Ice Cream Collage
Share
We just got back from the Good Life Society Festival at Hawarden Estate in north Wales where me and my mum did this brilliant collage workshop. It is something really fun for all ages and the perfect craft activity for summer. You start from the cone up, just like you would when choosing and ice cream in an ice cream parlour.
What you'll need:
- Water
- Flour
- A bowl to mix the paste
- Bowls or tubs to mix the paint colours
- Acrylic paint colour for cone (yellows)
- A mix of paint in ice cream colours. We limited it to yellows, pinks and browns.
- Oil pastels, pastels, crayons and anything to make drawn marks
- Lots of plain paper
- Scissors
- Glue (you can use your paste if you keep some to one side with no paint added)
- Items that you can use for frottage (colanders, shoe soles, and scouting things around you like walls or floors that you can make a nice rubbing from)
Combine 1 heaped tablespoon of flour with 250ml of cold water in a small pan. Stir until smooth then simmer for 3-5 minutes stirring occasionally until thickened. This makes a roux (like in cooking) breaking down the gluten. Let the mixture stand to allow any lumps to dissolve, or sieve any large lumps. Leave a small amout to one side to use as non-coloured glue.
Ice Creams
1. Think about your dream ice cream flavours. Create more paste paper patterns in different colours. I believe limitation makes for a greater artwork, so you could keep it pure by just doing different pinks for example.
2. Use different methods to make marks. try dipping found plants into your paint to make splats.

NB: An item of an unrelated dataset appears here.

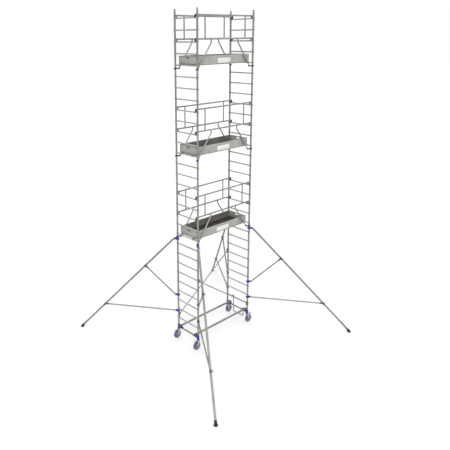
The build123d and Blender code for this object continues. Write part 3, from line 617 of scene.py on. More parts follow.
def castorBrackets():
    blue, black, stem = bmesh.new(), bmesh.new(), bmesh.new()
    spec = bracketSpec
    for spot in corners.values():
        x, y = spot.x, spot.y
        inward = -1 if y > 0 else 1
        r, low, high = spec["sleeve"], spec["low"], spec["high"]
        turned(black, [(r + 0.0002, low + 0.0004), (r + 0.0022, low + 0.0004), (r + 0.0028, low + 0.003),
                       (r + 0.0028, low + 0.015), (r + 0.0022, low + 0.018), (r + 0.0002, low + 0.018)],
               (x, y, 0), (0, 0, 1), 32)
        turned(blue, [(spec["bore"], low), (r, low), (r + 0.0015, low + 0.002), (r + 0.0015, low + 0.010),
                      (r, low + 0.013), (r - 0.001, (low + high) / 2), (r, high - 0.013),
                      (r + 0.0015, high - 0.010), (r + 0.0015, high - 0.002), (r, high),
                      (spec["bore"], high)], (x, y, 0), (0, 0, 1), 36)
        cheek = [(0.012, 0.262), (0.026, 0.262), (0.044, 0.2885), (spec["armEnd"], 0.2885),
                 (spec["armEnd"], 0.3215), (0.112, 0.3255), (0.100, 0.345), (0.060, 0.345), (0.040, 0.330),
                 (0.028, 0.352), (0.012, 0.352)]
        for side in (-1, 1):
            slabOf(blue, [(inward * v, z) for v, z in cheek], 0.0065,
                   Matrix.Translation((x + side * spec["cheek"], y, 0)) @ lengthways, press=(0.0045, -0.0012))
        brick(blue, (x, y + inward * 0.0865, 0.3232), (0.0535, 0.104, 0.0055))
        for v in (0.050, 0.128):  # stiffening webs beside the strap
            brick(blue, (x, y + inward * v, 0.3275), (0.044, 0.004, 0.012))
        turned(blue, [(spec["ringBore"], -0.0165), (spec["ring"] - 0.001, -0.0165), (spec["ring"], -0.0150),
                      (spec["ring"], -0.0050), (spec["ring"] + 0.0012, -0.0035),
                      (spec["ring"] + 0.0012, 0.0035), (spec["ring"], 0.0050), (spec["ring"], 0.0150),
                      (spec["ring"] - 0.001, 0.0165), (spec["ringBore"], 0.0165)],
               (x, y + inward * spec["tubeIn"], spec["tubeUp"]), (1, 0, 0), 32)
        for z in (0.270, 0.336):  # bolts through the sleeve
            for way in (-1, 1):
                turned(blue, [(0, 0.0062), (0.0052, 0.0058), (0.0066, 0.0030), (0.0066, 0)],
                       (x + way * 0.0265, y, z), (way, 0, 0), 14)
        nose = [(0.1392, 0.2885), (0.1470, 0.2900), (0.1498, 0.2960), (0.1498, 0.3170), (0.1470, 0.3235),
                (0.1392, 0.3255)]
        for side in (-1, 1):
            slabOf(black, [(inward * v, z) for v, z in nose], 0.0075,
                   Matrix.Translation((x + side * 0.0240, y, 0)) @ lengthways)
        slabOf(black, [(inward * v, z) for v, z in [(0.1392, 0.3205), (0.1480, 0.3205), (0.1470, 0.3235),
                                                    (0.1392, 0.3255)]], 0.048,
               Matrix.Translation((x, y, 0)) @ lengthways)
        turned(stem, [(0, 0.3255), (0.0078, 0.3255), (0.0078, 0.3300), (0.0050, 0.3310), (0.0050, 0.3500),
                      (0, 0.3500)], (x, y + inward * spec["knob"], 0), (0, 0, 1), 18)
        starKnob(black, (x, y + inward * spec["knob"], 0.3455), (0, 0, 1), 0.014, 0.020)
    settle("castorBrackets", blue, "blueCasting", "tower", ["castor_brackets"], bevel=0.0009)
    settle("bracketCaps", black, "blackPlastic", "tower", ["castor_brackets"], bevel=0.0008)
    settle("bracketStems", stem, "zincPlate", "tower", ["castor_brackets"])


def starKnob(bm, spot, direction, size, rise):
    turned(bm, [(0, 0), (0.0048, 0), (0.0048, rise * 0.45), (0, rise * 0.45)], spot, direction, 14)
    outline = [(size * (1.0 if n % 4 in (0, 1) else 0.80) * math.cos(math.tau * n / 24),
                size * (1.0 if n % 4 in (0, 1) else 0.80) * math.sin(math.tau * n / 24)) for n in range(24)]
    along = Vector(direction).normalized()
    slabOf(bm, outline, rise * 0.5, facing(Vector(spot) + along * rise * 0.68, direction))
    turned(bm, [(0, 0.002), (size * 0.5, 0.0012), (size * 0.62, -0.001), (0, -0.001)],
           Vector(spot) + along * rise * 0.93, direction, 18)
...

Use oil patels to make rubbings from interesting surfaces (this is called frottage). Try to mimic the swirls and chunks you get in a real ice cream, it'll make for a better picture.

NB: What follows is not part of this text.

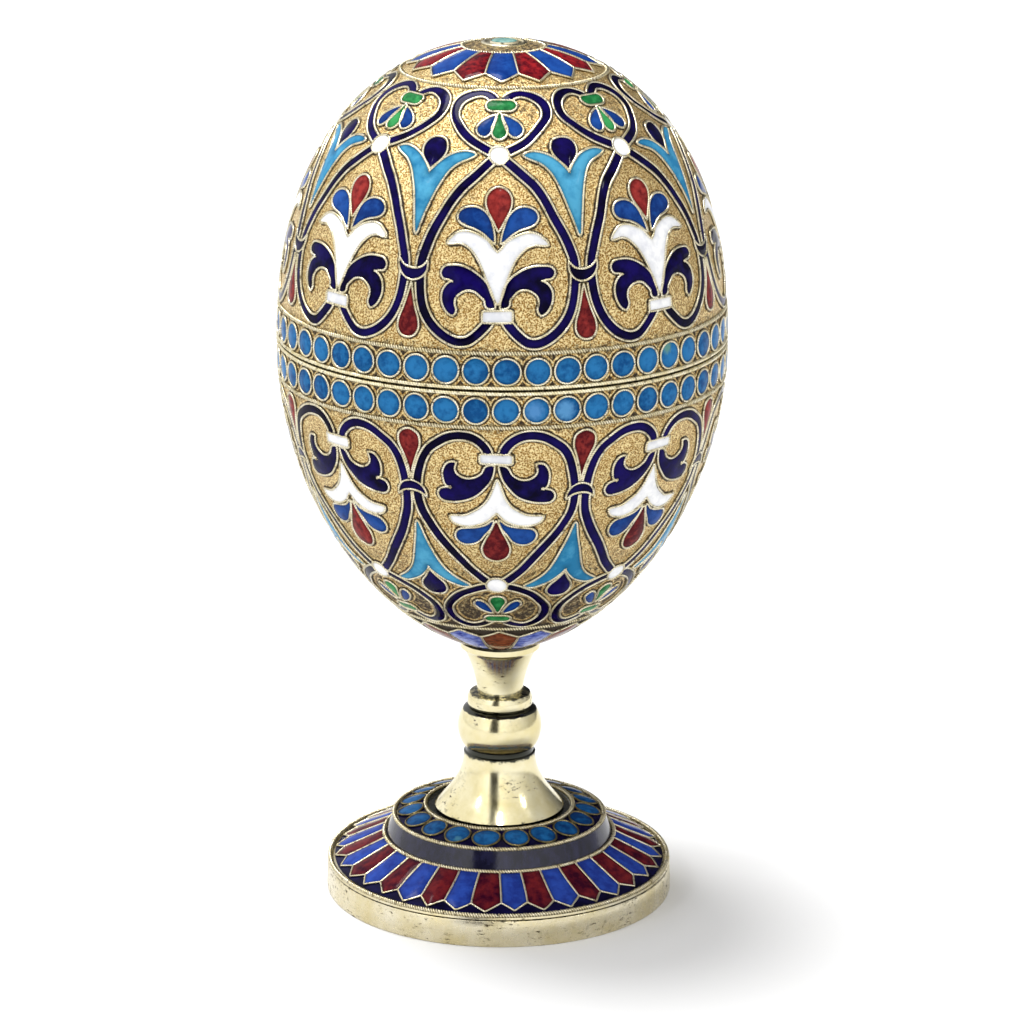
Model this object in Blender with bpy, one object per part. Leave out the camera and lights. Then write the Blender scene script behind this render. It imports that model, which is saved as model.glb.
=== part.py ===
"""Enamelled egg in silver gilt: a lift-off lid and a bowl, on a turned stem and a stepped round foot.

Metres, +Z up. The origin is the centre of the foot's underside, so the egg stands on z = 0.
"""
import math

import bmesh
import bpy

MM = 0.001

# The foot: a thin stepped shell that stands on the lower edge of its rim.
FOOT_RADIUS = 21.96 * MM
FOOT_RIM_HEIGHT = 4.02 * MM
FOOT_CONE_RISE = 3.32 * MM
FOOT_STEP_HEIGHT = 2.44 * MM
FOOT_STEP_RADIUS = 13.76 * MM
FOOT_STEP_FLARE = 0.86 * MM
FOOT_TOP_RISE = 1.17 * MM
FOOT_WALL = 1.0 * MM
RIM_TAPER = 0.1 * MM
RIM_BEVEL = 0.2 * MM
RIM_GROOVE = 0.25 * MM
SEAT_CLEARANCE = 0.9 * MM
SEAT_DEPTH = 0.4 * MM

# The stem: a solid turning. Its sections stack upwards from the seat in the foot.
FLARE_HEIGHT = 7.2 * MM
FLARE_RADIUS = 8.2 * MM
SHANK_RADIUS = 4.55 * MM
GROOVE_HEIGHT = 0.9 * MM
GROOVE_DEPTH = 0.25 * MM
KNOP_HEIGHT = 4.9 * MM
KNOP_RADIUS = 5.33 * MM
COLLAR_HEIGHT = 2.15 * MM
COLLAR_RADIUS = 4.12 * MM
CREASE_DEPTH = 0.3 * MM
NECK_RADIUS = 2.9 * MM
CUP_HEIGHT = 6.7 * MM
CUP_RADIUS = 5.05 * MM

# The egg: its outline over the relief, from its widest level up to the crown and down to the tip.
EGG_RADIUS = 27.88 * MM
EGG_RISE = 38.12 * MM
EGG_DROP = 38.93 * MM
RISE_POWERS = (2.392, 2.081)
DROP_POWERS = (1.873, 1.787)
RELIEF = 0.35 * MM
EGG_WALL = 0.9 * MM

# The joint between lid and bowl.
SEAM_ABOVE_WAIST = 1.5 * MM
SEAM_GAP = 0.3 * MM
LIP_HEIGHT = 3.0 * MM
LIP_DEPTH = 2.0 * MM
LIP_WALL = 0.6 * MM
LIP_CLEARANCE = 0.3 * MM

# Twisted ropes of wire that edge the bands, and the ornaments of the crown.
ROPE_RADIUS = 0.3 * MM
BAND_WIDTH = 4.3 * MM
CROWN_RADIUS = 12.68 * MM
CROWN_INNER_RADIUS = 5.1 * MM
COLLET_RADIUS = 2.81 * MM
BUTTON_RADIUS = 1.62 * MM
BUTTON_HEIGHT = 0.5 * MM
ROSETTE_RADIUS = 13.78 * MM

# Pieces that touch keep this much air between them.
TOUCH_GAP = 0.3 * MM

SEGMENTS = 40
SHARP_ANGLE = math.radians(28)


def clear_scene():
    """Remove the objects that a new file starts with."""
    for old in list(bpy.data.objects):
        bpy.data.objects.remove(old, do_unlink=True)


def finish(name, colour, metallic, roughness):
    """A plain material of one colour."""
    material = bpy.data.materials.new(name)
    material.use_nodes = True
    shader = material.node_tree.nodes["Principled BSDF"]
    shader.inputs["Base Color"].default_value = (*colour, 1.0)
    shader.inputs["Metallic"].default_value = metallic
    shader.inputs["Roughness"].default_value = roughness
    return material


def turned(name, profile, material):
    """Turn a profile of (radius, height) points, from axis to axis, into one closed solid."""
    shape = bmesh.new()
    points = [shape.verts.new((radius, 0.0, height)) for radius, height in profile]
    edges = [shape.edges.new(pair) for pair in zip(points, points[1:])]
    bmesh.ops.spin(
        shape,
        geom=points + edges,
        cent=(0.0, 0.0, 0.0),
        axis=(0.0, 0.0, 1.0),
        angle=math.tau,
        steps=SEGMENTS,
        use_duplicate=False,
    )
    bmesh.ops.remove_doubles(shape, verts=shape.verts, dist=0.002 * MM)
    bmesh.ops.recalc_face_normals(shape, faces=shape.faces)
    mesh = bpy.data.meshes.new(name)
    shape.to_mesh(mesh)
    shape.free()
    mesh.materials.append(material)
    mesh.shade_smooth()
    mesh.set_sharp_from_angle(angle=SHARP_ANGLE)
    piece = bpy.data.objects.new(name, mesh)
    bpy.context.collection.objects.link(piece)
    return piece


# The seat and the heights that the sizes above lead to, from the floor up.
SEAT_RADIUS = FLARE_RADIUS + SEAT_CLEARANCE
FOOT_CONE_TOP = FOOT_RIM_HEIGHT + FOOT_CONE_RISE
FOOT_STEP_TOP = FOOT_CONE_TOP + FOOT_STEP_HEIGHT
FOOT_TOP = FOOT_STEP_TOP + FOOT_TOP_RISE
SEAT_HEIGHT = FOOT_TOP - SEAT_DEPTH
STEM_BASE = SEAT_HEIGHT + TOUCH_GAP
GROOVE_BASE = STEM_BASE + FLARE_HEIGHT
KNOP_BASE = GROOVE_BASE + GROOVE_HEIGHT
COLLAR_BASE = KNOP_BASE + KNOP_HEIGHT
CUP_BASE = COLLAR_BASE + COLLAR_HEIGHT
STEM_TOP = CUP_BASE + CUP_HEIGHT


def depth_below_waist(radius):
    """How far below the widest level the egg's outline has shrunk to this radius."""
    power, root = DROP_POWERS
    return EGG_DROP * (1.0 - (radius / EGG_RADIUS) ** root) ** (1.0 / power)


WAIST_HEIGHT = STEM_TOP + TOUCH_GAP + depth_below_waist(CUP_RADIUS)
SEAM_HEIGHT = WAIST_HEIGHT + SEAM_ABOVE_WAIST


def on_outline(turn):
    """A point of the egg's outline, at an angle from -90 degrees, the tip, to 90, the crown."""
    reach, (power, root) = (EGG_RISE, RISE_POWERS) if turn > 0.0 else (EGG_DROP, DROP_POWERS)
    share = min(abs(math.sin(turn)), 1.0)
    radius = EGG_RADIUS * (1.0 - share**power) ** (1.0 / root)
    return radius, WAIST_HEIGHT + math.copysign(reach * share, turn)


def egg_point(turn, inset=0.0):
    """The outline's point, moved into the egg by the inset, square to the outline."""
    radius, height = on_outline(turn)
    if abs(turn) > math.radians(89.9):
        return 0.0, height - math.copysign(inset, turn)
    small = math.radians(0.05)
    low = on_outline(turn - small)
    high = on_outline(turn + small)
    across = high[0] - low[0]
    up = high[1] - low[1]
    length = math.hypot(across, up)
    return radius - inset * up / length, height + inset * across / length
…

3. Allow all paper to dry before cutting.
4. Find a nice piece of clean paper to use as the background of your artwork. Cut out the shape of your cone from your cone paste paper and glue down using your clear paste.
5. Cut out the ice cream scoops using your favourite pieces that you have made from your earlier mark making work. Think about what makes a good composition and what a real ice cream looks like - they are not always perfectly round scoops! I love collage because you can play with composition before you commit to sticking down.
6. If you want you could find some interesting pieces of paper to make sprinkles, flakes, chocolate chips and sauce as decoration on top.
Top Tips:
Look at collage artists for inspiration, I love Eric Carle, Clover Robin and Mark Hearld's playful work.
It's tempting to go BIG but think about how a real ice cream looks. I like one, two or three scoops max!
Go and look at a real ice cream parlour and see what the ice cream looks like in the counter and look at the different style of cones and tubs. Why not try to make your own paper ice cream shop and serve up paper ice creams to your friends and family!
Play with composition before you commit to sticking the shapes down. Think about where it sits on the paper and how much space it takes up.
Try scanning in your finished piece and changing the scale of it. Make it tiny and send as a card!